Recenzja książki "Wielki Gatsby"
Każdy z nas ma w swoim życiu epizody, które mają na celu sprawić abyśmy stali się lepszymi ludźmi. U niektórych takie etapy następują samoistnie, wraz z czasem. U innych zaś dzieje się to na wskutek ich własnych decyzji. Może to być o jeden wieczór zastoju za dużo, chwila stresu spowodowana szkołą bądź inną formą grupy społecznej. Własne ambicje, naciski i wiele, wiele innych czynników.
Taki moment nastąpił również w życiu Nicka Carrawaya, głównego bohatera książki pt. "Wielki Gatsby". Powodowany jak najszybszym poprawieniem swojego życia poprzez rozwój kariery na Wall Street zamieszkuje w Nowym Jorku na Long Island. W okolicy niedaleko niego, East Egg, mieszka również jego kuzynka - Daisy. Kobieta jest żoną bogatego Toma, który mimo posiadania solidnej pozycji, zdradza żonę, o czym nasz narrator dowiaduje się przy najbliższym spotkaniu. Okazuje się także, że staje się sąsiadem najważniejszej persony w okolicy, tytułowego Gatsby'ego. Tajemniczy i bajecznie majętny mężczyzna często urządza niewyobrażalnie bogate przyjęcia, na które wstęp ma każdy, niezależnie od posiadania zaproszenia. Niedługo później Nick otrzymuje inwitację na to właśnie ekscentryczne przyjęcie, gdzie poznaje sprawcę całego przedsięwzięcia. W drodze rozwoju fabuły i dialogów pomiędzy bohaterami, których stałe przybywa, zaczynamy wraz z narratorem, Nickiem, rozumieć kim jest Gatsby i dlaczego urządza wystawne przyjęcia. Baker opowiada mu, że Gatsby'ego i Daisy, przed wojną łączyła miłość. Po powrocie okazało się jednak, że kobieta jest już zamężna. Gatsby aby być bliżej niej kupuje dom, w którym urządza imprezy licząc, że tamta pojawi się na nich i będą mieli okazję pomówić.
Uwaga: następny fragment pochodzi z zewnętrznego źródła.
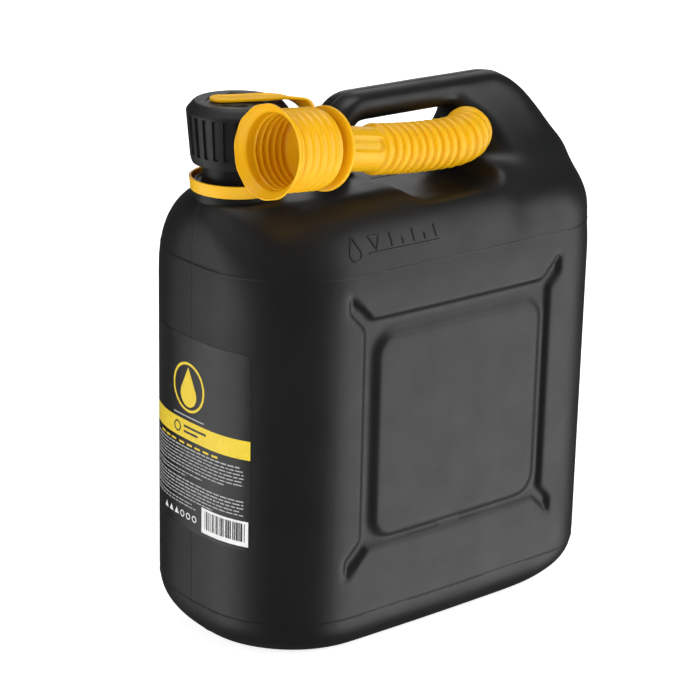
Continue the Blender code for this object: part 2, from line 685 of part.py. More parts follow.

Książka jest perfekcyjną krytyką bogatych przedmieść i burżuazji amerykańskiej, która po wojnie zaczyna rozwijać swoje skrzydła i głosić American Dream mający na celu skłonić coraz więcej osób do udziału w chorym systemie. Ukazuje także zepsucie jakie panuje w bogatych sferach. Brak moralności, albo jej wypaczone rozumienie, są niestety na porządku dziennym w imprezowym zakątku na East Egg.
Jest to dzieło obowiązkowe dla osób szukających historii Ameryki wczesnego XX wieku w atrakcyjnej, obyczajowej formie. Scott Fitzgerald, na którego genialnym literackim koncie znajduje się chociażby "Ciekawy przypadek Benjamina Buttona", niestety nie dożył do wielkiego sukcesu swojej książki. "Wielki Gatsby" okazał się klapą przy początkowych wydaniach, a większy rozgłos osiągnął dopiero 30 lat później, gdy rozdawana przez rząd żołnierzom, trafiła do szerszej publiki.
Dzisiaj kultowa i niezaprzeczalnie genialna wciąż wpływa na wyobraźnie milionów ludzi pragnących zgłębić część Nowego Jorku z powieści, jaką jest East Egg. Barwni bohaterowie i intrygująca historia, choć miejscami tragiczna, zachęca czytelników do wgłębiania się w nią.